Sanjeev is currently undertaking following projects:

  • History, Science and Religion among Modern Indian Intellectuals: A Thematic and Methodological Exploration” (2020-2022)

Abstract: For decades, scholarship on the relationship between science and religion has maintained that there exists ‘conflict’ among these phenomena. Such scholarship is ‘positivist’ in character, and views Western Enlightenment and Oriental Renaissance as the victory of science over religion. However, contemporary works have denounced such epistemological claims by emphasizing on Positivism and demonstrated ‘complexity’ in their relationship.
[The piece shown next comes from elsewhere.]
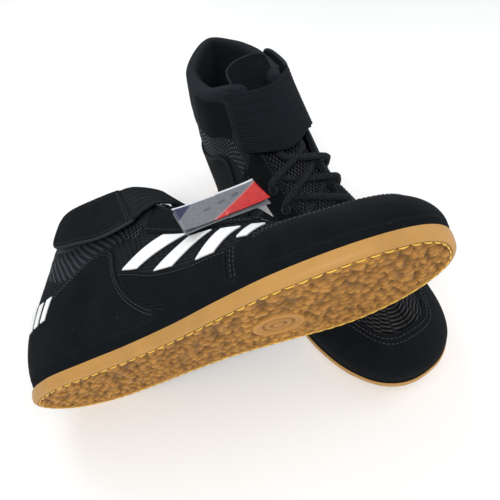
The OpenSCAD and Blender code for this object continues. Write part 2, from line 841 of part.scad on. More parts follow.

In this backdrop, this study explores modern Indian thinkers such as Vivekananda, Aurobindo, Savarkar, Ambedkar, Phule, Sir Syed Ahmad, and Madanmohan Malvia to demonstrate how religion, science and history were not opposed, distinct or antithetical rather they were complimentary to each other.

  • On History and Politics: Advaita-Vedanta and the Idea of Self in Colonial India” (2019-2021).

Abstract: Ideas in Indian political thought has been mostly studied through the binaries such as secular/religious, liberal/Marxist, traditionalist/modernist, and self/other etc., that has produced linearity and teleological understandings as well as ideological loaded knowledge formations. In this backdrop this study attempts to explore the centrality of Advaita-Vedanta tradition in the conceptualization of self in the modern Indian thinkers. This study is sponsored by Indian Council for Historical Research (ICHR), India.

  • Rights, Status and lifeworld of Marginalized Communities in India: A Study of Jammu and Kashmir since Independence” (2019-2021).

Abstract: This study attempts to explore the policies, and narratives of SCs, STs and OBCs regarding their livelihood, rights and forms of exclusion and inclusion in three regions of the state i.e. Jammu, Kashmir and Laddakh since independence. This project is sponsored by Indian Council of Social Science Research (ICSSR), India.

  • On Ethics and Politics: Exploring the Methodological Inheritances of Ambedkar” (2020-22).

Ambedkar in order to reflect on caste, religion and the questions of ethics and morality, he frequently referred scholars such as John Dewey and Tufts as well as his contemporary intellectuals such as Edwin R. A. Seligman, James Harvey, and Alexander Goldenweiser, Renan etc. Moreover, his deeper engagement with Buddhism made him to innovate various methodological tools which have not yet been adequately explored. This study seeks to map the horizon of Ambedkar’s methodological inheritances in conceptualizing the question of ethics and morality in the colonial times.